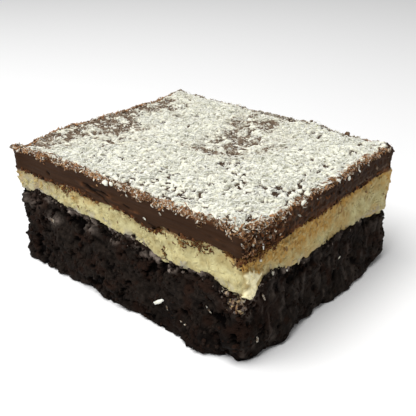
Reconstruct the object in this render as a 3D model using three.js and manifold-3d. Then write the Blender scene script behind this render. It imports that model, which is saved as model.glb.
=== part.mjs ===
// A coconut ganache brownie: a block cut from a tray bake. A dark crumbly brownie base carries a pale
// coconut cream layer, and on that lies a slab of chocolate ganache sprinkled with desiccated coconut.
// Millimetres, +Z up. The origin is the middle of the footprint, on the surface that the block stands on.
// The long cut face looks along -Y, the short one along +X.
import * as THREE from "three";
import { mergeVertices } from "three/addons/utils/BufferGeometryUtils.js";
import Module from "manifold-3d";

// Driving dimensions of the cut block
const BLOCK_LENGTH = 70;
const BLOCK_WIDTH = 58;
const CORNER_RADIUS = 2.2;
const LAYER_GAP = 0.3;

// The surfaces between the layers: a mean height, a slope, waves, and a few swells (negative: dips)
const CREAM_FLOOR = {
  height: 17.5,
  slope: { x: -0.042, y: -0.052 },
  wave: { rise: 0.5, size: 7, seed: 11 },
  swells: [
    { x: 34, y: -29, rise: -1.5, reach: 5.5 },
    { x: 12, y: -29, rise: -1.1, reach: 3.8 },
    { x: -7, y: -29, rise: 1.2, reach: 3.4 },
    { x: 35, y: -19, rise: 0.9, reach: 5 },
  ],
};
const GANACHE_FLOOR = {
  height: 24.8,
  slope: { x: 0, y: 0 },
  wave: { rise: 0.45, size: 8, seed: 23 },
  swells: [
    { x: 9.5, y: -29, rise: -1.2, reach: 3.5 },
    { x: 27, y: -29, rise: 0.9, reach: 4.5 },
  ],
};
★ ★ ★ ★
What to do:
Write out the whole listing again, exactly as it stands.

Exercise answer:
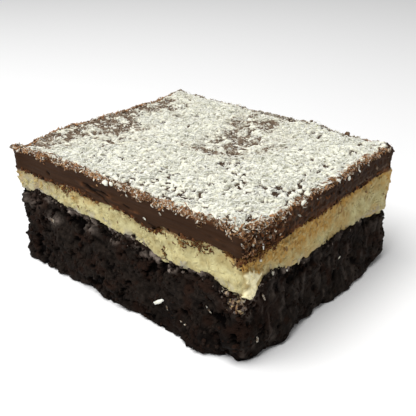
Reconstruct the object in this render as a 3D model using three.js and manifold-3d. Then write the Blender scene script behind this render. It imports that model, which is saved as model.glb.
=== part.mjs ===
// A coconut ganache brownie: a block cut from a tray bake. A dark crumbly brownie base carries a pale
// coconut cream layer, and on that lies a slab of chocolate ganache sprinkled with desiccated coconut.
// Millimetres, +Z up. The origin is the middle of the footprint, on the surface that the block stands on.
// The long cut face looks along -Y, the short one along +X.
import * as THREE from "three";
import { mergeVertices } from "three/addons/utils/BufferGeometryUtils.js";
import Module from "manifold-3d";

// Driving dimensions of the cut block
const BLOCK_LENGTH = 70;
const BLOCK_WIDTH = 58;
const CORNER_RADIUS = 2.2;
const LAYER_GAP = 0.3;

// The surfaces between the layers: a mean height, a slope, waves, and a few swells (negative: dips)
const CREAM_FLOOR = {
  height: 17.5,
  slope: { x: -0.042, y: -0.052 },
  wave: { rise: 0.5, size: 7, seed: 11 },
  swells: [
    { x: 34, y: -29, rise: -1.5, reach: 5.5 },
    { x: 12, y: -29, rise: -1.1, reach: 3.8 },
    { x: -7, y: -29, rise: 1.2, reach: 3.4 },
    { x: 35, y: -19, rise: 0.9, reach: 5 },
  ],
};
const GANACHE_FLOOR = {
  height: 24.8,
  slope: { x: 0, y: 0 },
  wave: { rise: 0.45, size: 8, seed: 23 },
  swells: [
    { x: 9.5, y: -29, rise: -1.2, reach: 3.5 },
    { x: 27, y: -29, rise: 0.9, reach: 4.5 },
  ],
};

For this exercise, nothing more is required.